Cuando me dirigía al punto de encuentro pensaba: ¿Nos reconoceremos? ¿Habremos cambiado mucho? ¿Cómo serán nuestras reacciones? Las dudas se disiparon de inmediato: todos perfectamente reconocibles. Algunos pelos menos, algunas canas y algunos kilos más. Eso era todo. Por lo demás, las mismas expresiones, los mismos gestos, las mismas risas… Como era lógico, las conversaciones giraron en torno a un rápido repaso de nuestra trayectoria vital desde nuestra separación y, sobre todo, a recordar viejos tiempos, compañeros, profesores y situaciones inolvidables. Todo dentro del guion. En un momento dado, uno de los compañeros que estaba a mi lado comentó, en referencia al buen rollito reinante y a la camaradería que se mantenía después de tantos años, algo así como: “Es una gozada ver que nada ha cambiado, que ya sabes lo que va a decir cada uno, las reacciones y las opiniones sobre cada tema. Resulta muy cómodo.”
   
Llegó la hora de la despedida, emplazándonos para la siguiente a celebrar en corto plazo (también dentro del guion). Cuando me dirigía a casa y los efectos de la euforia se iban pasando empecé a darle vueltas a la frasecita: “Resulta muy cómodo.” Y, paradójicamente, empecé a sentirme incómodo y a hacerme preguntas: ¿Se puede considerar como algo positivo, como un logro, que en treinta años no hayamos cambiado? ¿Esa comodidad es algo de lo que sentirse orgulloso? Siempre he pensado (y parece que así lo indican quienes estudian la conducta humana) que somos la suma de lo innato más lo adquirido. Es decir, de lo que traemos de fábrica a través de nuestros genes más lo que nos va transformando o modelando nuestro entorno. Entonces, ¿cómo es posible que no hayamos cambiado en treinta años? Las relaciones personales, los hijos, el trabajo, los viajes, los distintos entornos sociales en los que nos hemos desenvuelto… ¿no han sido capaces de modelar, de hacer evolucionar lo más mínimo esas marcas genéticas?
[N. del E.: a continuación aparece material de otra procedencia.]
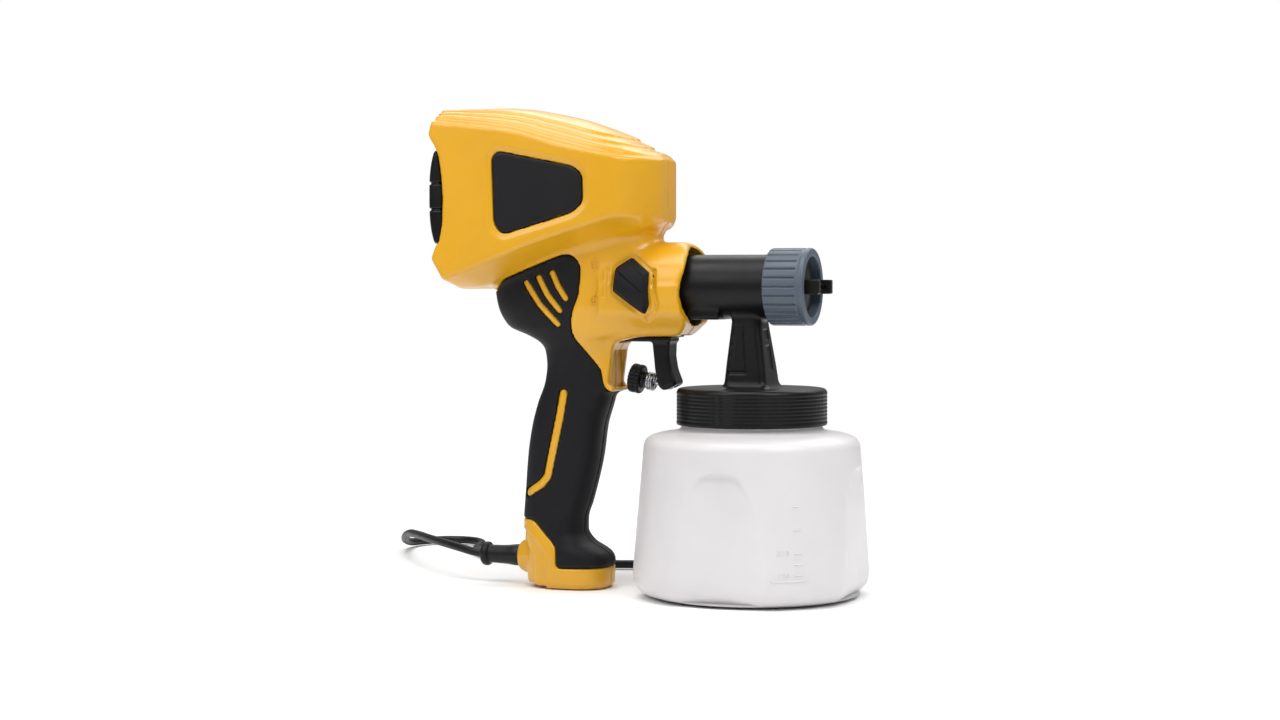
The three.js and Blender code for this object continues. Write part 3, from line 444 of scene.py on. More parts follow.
# ---- mains lead ----
CORD_R = 2.3
COIL_X, COIL_Y, COIL_R = 24, 118, 27.6
LEAD_Z = 15
ENTRY_Y = COIL_Y - COIL_R - 2 * CORD_R
TAIL_R = 20.6                    # the last half turn, up to the plug
LYING_Z = CORD_R + 0.1           # height of the lead where it lies on the floor
LEAD_ROUTE = [(-91.8, 0, LEAD_Z), (-97.5, 0.2, 15.7), (-107, 3, 17.2), (-120, 11, 18.3),
              (-136, 25, 18.6), (-151, 42, 18.2), (-166, 62, 16.4), (-180, 84, 12), (-191, 106, 6.8),
              (-196.8, 127.4, 3), (-194, 140.4, LYING_Z), (-186.1, 149.4, LYING_Z),
              (-175, 152.6, LYING_Z), (-163.9, 149.4, LYING_Z), (-156, 140.5, LYING_Z),
              (-151.8, 128, LYING_Z), (-146.8, 112, LYING_Z), (-136, 96, LYING_Z),
              (-120, 83, LYING_Z), (-99, 74, LYING_Z), (-73, 70.5, LYING_Z), (-44, 73.5, LYING_Z),
              (-18, 82, LYING_Z), (5.6, ENTRY_Y, LYING_Z)]
PLUG_X, PLUG_Y, PLUG_Z = COIL_X + 5.3, COIL_Y - TAIL_R, 23
COIL_TURNS = 8.5


def coil_points():
    """Turns of the coil, seen from above anticlockwise, in three layers of three."""
    pitch = 2 * CORD_R
    lanes = [(1, 0), (0, 0), (-1, 0), (-1, 1), (0, 1), (1, 1), (1, 2), (0, 2), (-1, 2)]
    steps = 28
    points = []
    total = int(COIL_TURNS * steps)
    for i in range(total + 1):
        turn = i / steps
        lane = min(int(turn), len(lanes) - 1)
        following = min(lane + 1, len(lanes) - 1)
        blend = max(0.0, (turn - lane - 0.8) / 0.2)
        blend = blend * blend * (3 - 2 * blend)
        side = lanes[lane][0] * (1 - blend) + lanes[following][0] * blend
        layer = lanes[lane][1] * (1 - blend) + lanes[following][1] * blend
        radius = COIL_R + side * pitch
        angle = 2 * math.pi * turn - math.pi / 2
        points.append(at(COIL_X + radius * math.cos(angle), COIL_Y + radius * math.sin(angle),
                         CORD_R + 0.1 + layer * pitch))
    return points


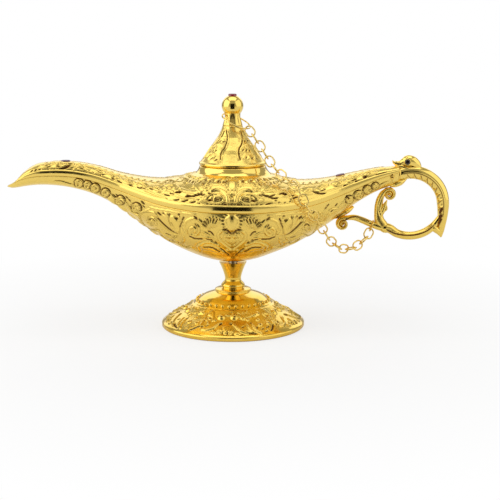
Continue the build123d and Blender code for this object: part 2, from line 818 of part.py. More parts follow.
# Rising scroll between the arm and the tail
branch_shares = ((0.25, 0.0), (0.0, 0.30), (0.05, 0.55), (0.22, 0.78), (0.45, 1.0))
branch_foot_share = 0.73
branch_top_share = 0.7
branch_taper_shares = (1.1, 1.0, 1.0, 1.0, 0.9)
branch_foot = (
    arc_end[0] - branch_foot_share * volute_radius, arc_end[1] + arm_half + 2 * seat_gap
)
branch_run = high_volute_x - branch_foot[0]
branch_rise = high_volute_z + volute_radius * branch_top_share - branch_foot[1]
branch_points = [(branch_foot[0] + along * branch_run, branch_foot[1] + up * branch_rise)
                 for along, up in branch_shares]
with BuildPart() as loop_envelope:
    add(bar(arm_points, [arm_half + seat_gap] * len(arm_points),
            [arm_half + seat_gap] * len(arm_points), first_run=(-1, 0)))
    add(bar(arc_points, [half + seat_gap for half in arc_halves],
            [half + seat_gap for half in arc_halves]))
with BuildPart() as rising_scroll:
    add(bar(branch_points, [branch_half * share for share in branch_taper_shares],
            [branch_depth_half * share for share in branch_taper_shares], first_run=(-1, 2)))
    add(volute(high_volute_x, high_volute_z))
    add(bowl_envelope.part, mode=Mode.SUBTRACT)
    add(loop_envelope.part, mode=Mode.SUBTRACT)
rising_scroll.part.label = "rising_scroll"
export_step(rising_scroll.part, "parts/rising_scroll.step")

# Ring round the lid's neck, drooping towards the chain
droop = Vector(cos(radians(top_ring_turn)), sin(radians(top_ring_turn)), 0)
ring_slope = droop * cos(radians(top_ring_tilt)) - Vector(0, 0, sin(radians(top_ring_tilt)))
ring_side = Vector(-sin(radians(top_ring_turn)), cos(radians(top_ring_turn)), 0)
ring_reach = top_ring_radius * cos(radians(top_ring_tilt))
ring_offset = ring_reach - neck_top_radius - wire / 2 - running_gap
ring_centre = droop * ring_offset + Vector(0, 0, lid_top + neck_height - top_ring_drop)
with BuildPart() as chain_top_ring:
    with BuildLine(Plane(origin=ring_centre, x_dir=ring_slope,
                         z_dir=ring_slope.cross(ring_side))) as top_ring_path:
        CenterArc((0, 0), top_ring_radius, 0, 360)
    with BuildSketch(Plane(origin=ring_centre + ring_slope * top_ring_radius, x_dir=ring_slope,
                           z_dir=ring_side)):
        Circle(wire / 2)
    sweep(path=top_ring_path.line)
chain_top_ring.part.label = "chain_top_ring"
export_step(chain_top_ring.part, "parts/chain_top_ring.step")

# Way of the chain: shares of the tail's reach, the half width and the collar's height
route_shares = (
    (0.769, -0.193, 0.525), (0.685, -0.347, 0.502), (0.603, -0.493, 0.543),
    (0.540, -0.627, 0.632), (0.479, -0.743, 0.728), (0.420, -0.800, 0.815),
    (0.380, -0.720, 0.898), (0.288, -0.507, 0.963), (0.210, -0.353, 1.055),
    (0.148, -0.233, 1.151),
)

# Ring that hangs on the arm
ring_on_arm_x = branch_foot[0] - ring_stand_off
arm_near, arm_far = [
    ends for ends in zip(arm_points, arm_points[1:]) if ends[1][0] <= ring_on_arm_x < ends[0][0]
][0]
arm_line = Vector(arm_far[0] - arm_near[0], 0, arm_far[1] - arm_near[1])
along_arm = (ring_on_arm_x - arm_near[0]) / arm_line.X
ring_on_arm_z = arm_near[1] + along_arm * arm_line.Z
arm_line = arm_line.normalized()
route_points = [
    Vector(along * tail_reach, side * bowl_half_width, up * collar_height)
    for along, side, up in route_shares
]
ring_on_arm = Vector(ring_on_arm_x, 0, ring_on_arm_z)
pull = route_points[0] - ring_on_arm
pull = (pull - arm_line * arm_line.dot(pull)).normalized()
hang = arm_ring_radius - arm_half - wire / 2 - running_gap
arm_ring_centre = ring_on_arm + pull * hang
with BuildPart() as chain_arm_ring:
    with BuildLine(Plane(origin=arm_ring_centre, x_dir=pull, z_dir=arm_line)) as ring_path:
        CenterArc((0, 0), arm_ring_radius, 0, 360)
    with BuildSketch(Plane(origin=arm_ring_centre + pull * arm_ring_radius, x_dir=pull,
                           z_dir=arm_line.cross(pull))):
        Circle(wire / 2)
    sweep(path=ring_path.line)
chain_arm_ring.part.label = "chain_arm_ring"
export_step(chain_arm_ring.part, "parts/chain_arm_ring.step")

# Route of the chain, chosen by hand, from the arm's ring to the neck's ring
hook = (wire + link_play) / 2
ring_contact = arm_ring_centre + pull * arm_ring_radius
chain_start = ring_contact - (route_points[0] - ring_contact).normalized() * hook
ring_low = ring_centre + ring_slope * top_ring_radius
chain_end = ring_low + (ring_low - route_points[-1]).normalized() * hook
with BuildLine() as route:
    Spline(chain_start, *route_points, chain_end)
route_line = route.line.edges()[0]
link_pitch = link_length - 2 * wire - link_play
link_count = 2 * ceil((route_line.length / link_pitch - 1) / 2) + 1
crossings = [route_line.position_at(index / link_count) for index in range(link_count + 1)]
print("chain links", link_count, "pitch", round(route_line.length / link_count, 3))


def chain_link(start, end, turned):
    """An oval link from one crossing to the next, turned a quarter where it is asked to be."""
    along = (end - start).normalized()
    face = Vector(0, -1, 0)
    face = (face - along * along.dot(face)).normalized()
    if turned:
        face = along.cross(face)
    centre = (start + end) * 0.5
    bend = (link_width - wire) / 2
    straight = (link_length - link_width) / 2
    with BuildPart() as link:
        with BuildLine(Plane(origin=centre, x_dir=along, z_dir=face)) as path:
            Line((-straight, -bend), (straight, -bend))
            CenterArc((straight, 0), bend, -90, 180)
            Line((straight, bend), (-straight, bend))
            CenterArc((-straight, 0), bend, 90, 180)
        with BuildSketch(Plane(origin=centre + along.cross(face) * bend, x_dir=face, z_dir=along)):
            Circle(wire / 2)
        sweep(path=path.wires()[0])
    return link.part


for index in range(link_count):
    name = f"chain_link_{index + 1:02d}"
    link = chain_link(crossings[index], crossings[index + 1], index % 2 == 1)
    link.label = name
    export_step(link, f"parts/{name}.step")
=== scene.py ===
# %% [markdown]
# A brass oil lamp in the genie form. The imported solids come in first as a fixed frame, in metres:
# the spout points along -X, the handle along +X, and the foot stands on the floor at Z = 0. The
# looks are built round that frame, one casting at a time, and a piece that takes the place of
# solids hides them.

# %% Load the frame
import bmesh
import bpy
import math
import numpy as np
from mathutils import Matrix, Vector


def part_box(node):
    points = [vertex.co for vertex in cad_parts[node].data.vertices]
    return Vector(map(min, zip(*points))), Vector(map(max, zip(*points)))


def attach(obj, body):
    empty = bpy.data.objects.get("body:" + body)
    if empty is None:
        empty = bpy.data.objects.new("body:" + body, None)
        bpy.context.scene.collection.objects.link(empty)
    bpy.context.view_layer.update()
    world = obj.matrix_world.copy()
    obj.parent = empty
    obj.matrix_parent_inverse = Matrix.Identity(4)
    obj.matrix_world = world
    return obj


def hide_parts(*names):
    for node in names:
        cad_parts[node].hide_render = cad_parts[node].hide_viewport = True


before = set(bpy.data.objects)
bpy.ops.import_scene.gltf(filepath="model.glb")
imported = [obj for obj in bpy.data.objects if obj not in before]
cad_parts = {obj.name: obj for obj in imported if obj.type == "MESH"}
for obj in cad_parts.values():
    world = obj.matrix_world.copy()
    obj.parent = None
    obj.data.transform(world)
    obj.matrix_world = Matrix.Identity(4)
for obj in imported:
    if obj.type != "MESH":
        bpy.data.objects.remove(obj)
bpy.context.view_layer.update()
MM = 0.001
root = "root"


def new_object(name, data):
    """A new object, linked to the scene."""
    made = bpy.data.objects.new(name, data)
    bpy.context.scene.collection.objects.link(made)
    return made


# %% [markdown]
# The camera comes first, because everything is judged through it. The picture was taken from a
# little above the lamp and about half a metre away, so near things look larger than far ones. The
# picture is 500 by 500, and 240 mm of the lamp's middle plane spans its width.

# %% Camera
picture_pixels, picture_span, camera_away, sensor_width = 500, 240, 559, 36
camera_rise = math.radians(10.3)
camera_aim = np.array([8.2, 0.0, 36.7]) * MM
camera_distance = camera_away * MM
camera_data = bpy.data.cameras.new("picture_camera")
camera = new_object("picture_camera", camera_data)
camera.location = (
    camera_aim[0],
    -camera_distance * math.cos(camera_rise),
    camera_aim[2] + camera_distance * math.sin(camera_rise),
)
camera.rotation_euler = (math.pi / 2 - camera_rise, 0, 0)
camera_data.sensor_width = sensor_width
camera_data.lens = sensor_width * camera_away / picture_span
camera_data.clip_start = 0.01
bpy.context.scene.camera = camera
bpy.context.scene.view_settings.view_transform = "Standard"

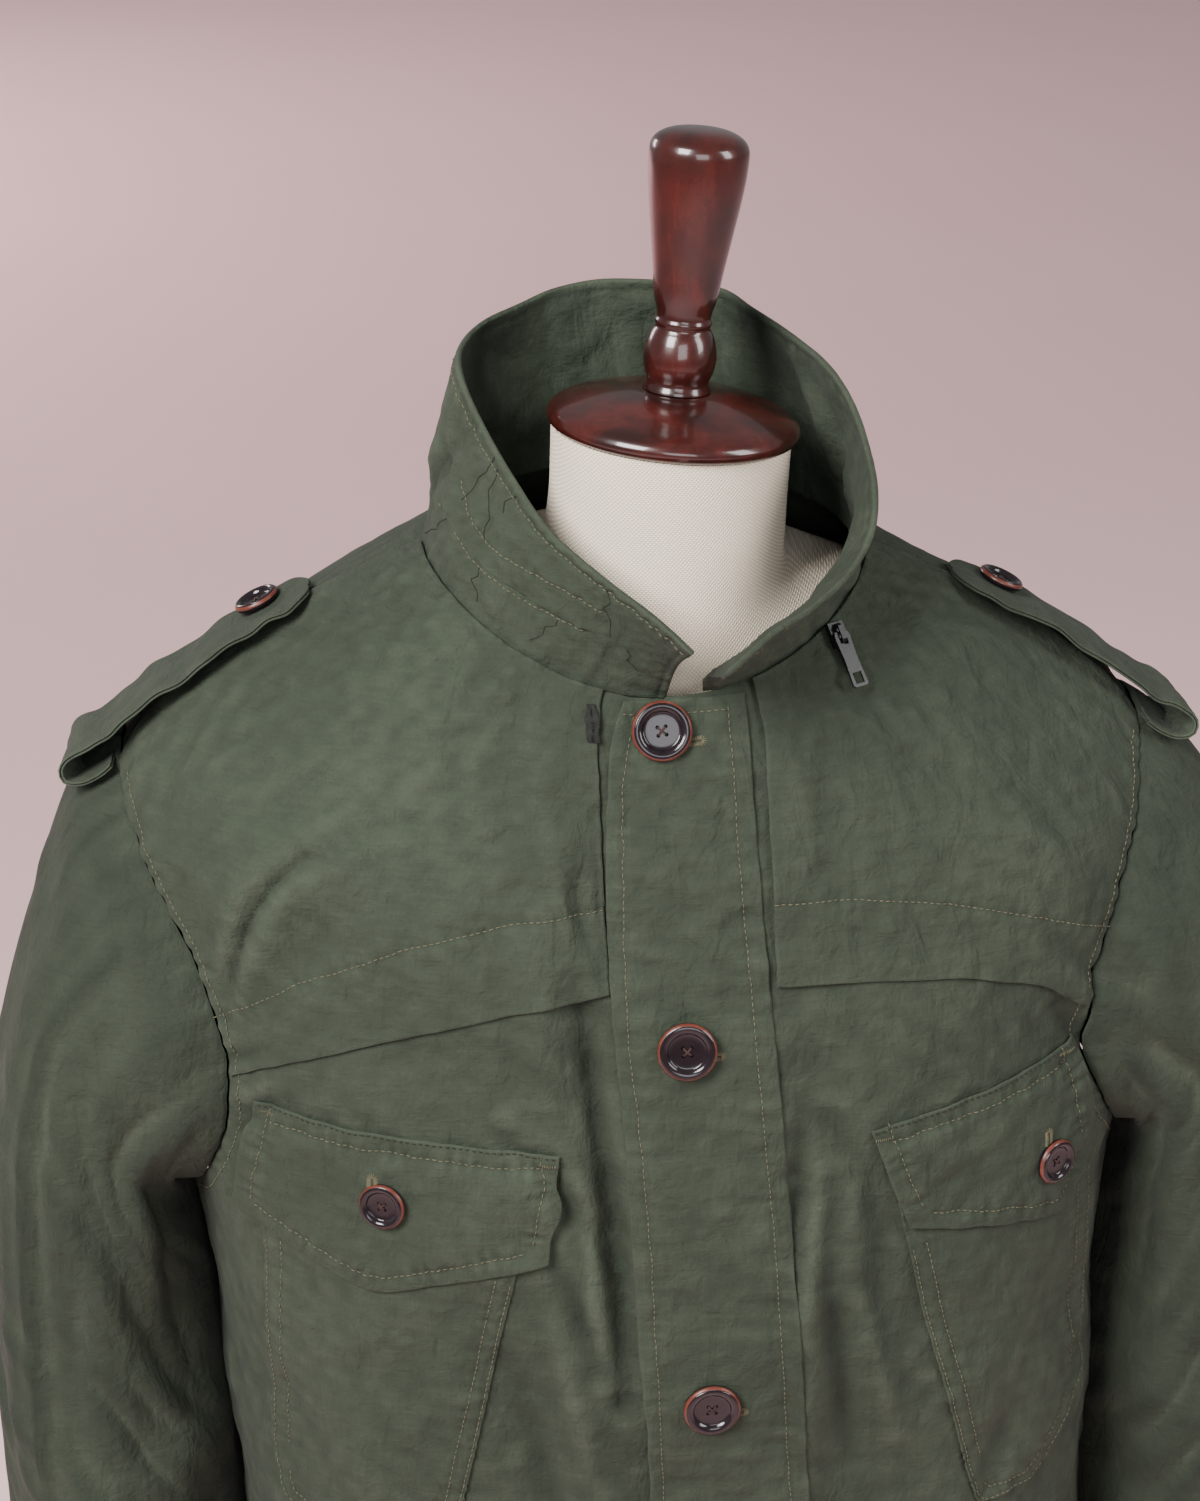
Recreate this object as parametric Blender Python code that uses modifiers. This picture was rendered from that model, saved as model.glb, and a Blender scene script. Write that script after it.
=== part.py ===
"""Field parka buttoned over a limbless dress form that stands on a pole and a round foot.

Metres, +Z up.  The origin is the middle of the foot's underside, the front faces -Y and the
wearer's left is +X.  The jacket hangs from its neckline: v is the way down the cloth from
there and theta the way round, 0 at centre front, 90 degrees at +X and 180 at centre back.
"""
import math

import bmesh
import bpy
import numpy as np
from mathutils import Matrix, Vector
from mathutils.bvhtree import BVHTree

# ------------------------------------------------------------------ driving sizes
CLOTH = 0.002             # wall of the panels and sleeves
PATCH = 0.0014            # wall of the pieces that lie on a panel
COLLAR_WALL = 0.003
STRAP_WALL = 0.0024
SEAM = 0.0003             # gap between neighbouring pieces
LAID = 0.0005             # gap under a piece that lies on a curved panel
FORM_GAP = 0.0005         # between the form and the cloth that rests on it
SLIVER = 0.0006           # corners of a cut sheet that lie closer than this become one
WELD = 0.00002            # joins the caps of curves and turned shapes

TIP_V, ARMPIT_V, HEM_V = 0.150, 0.360, 0.820
ARMHOLE_FRONT = math.radians(36)    # how far the armhole reaches round the front
ARMHOLE_BACK = math.radians(33)
SLEEVE_LENGTH = 0.610

HALF_COLUMNS = 10         # cells across one front
BACK_COLUMNS = 18
ARM_SIDES = 9             # cells down the front, and down the back, of an armhole
COLLAR_STEPS, COLLAR_RISES = 30, 4
COLLAR_START = 0.0075     # share of the collar's height left open at its seam

BUTTON_WIDTH, SMALL_BUTTON_WIDTH = 0.028, 0.023
BUTTON_HEIGHT = 0.0044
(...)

Ciertamente me rebelo contra esta idea porque sería como aceptar que a los dieciocho-veinte años ya hemos llegado a nuestra cúspide evolutiva y que todo lo que viene después (treinta años en este caso) es algo así como los años de la basura, que no aportan nada ni son capaces de influir lo más mínimo en nuestra conducta. Y me rebelo también contra ese concepto de comodidad, de conformismo en definitiva.
Algún experto en estadística me podrá decir que el número de personas con las que compartí el encuentro es una muestra demasiado reducida para sacar conclusiones de este tipo, y también  es reducido el tiempo que compartí con ellas. Es posible. Y que todo eran hombres. ¡Vaya! No había pensado en eso.

Intentaré profundizar más en nuestro próximo encuentro, y hablar de mujeres… como hace treinta años.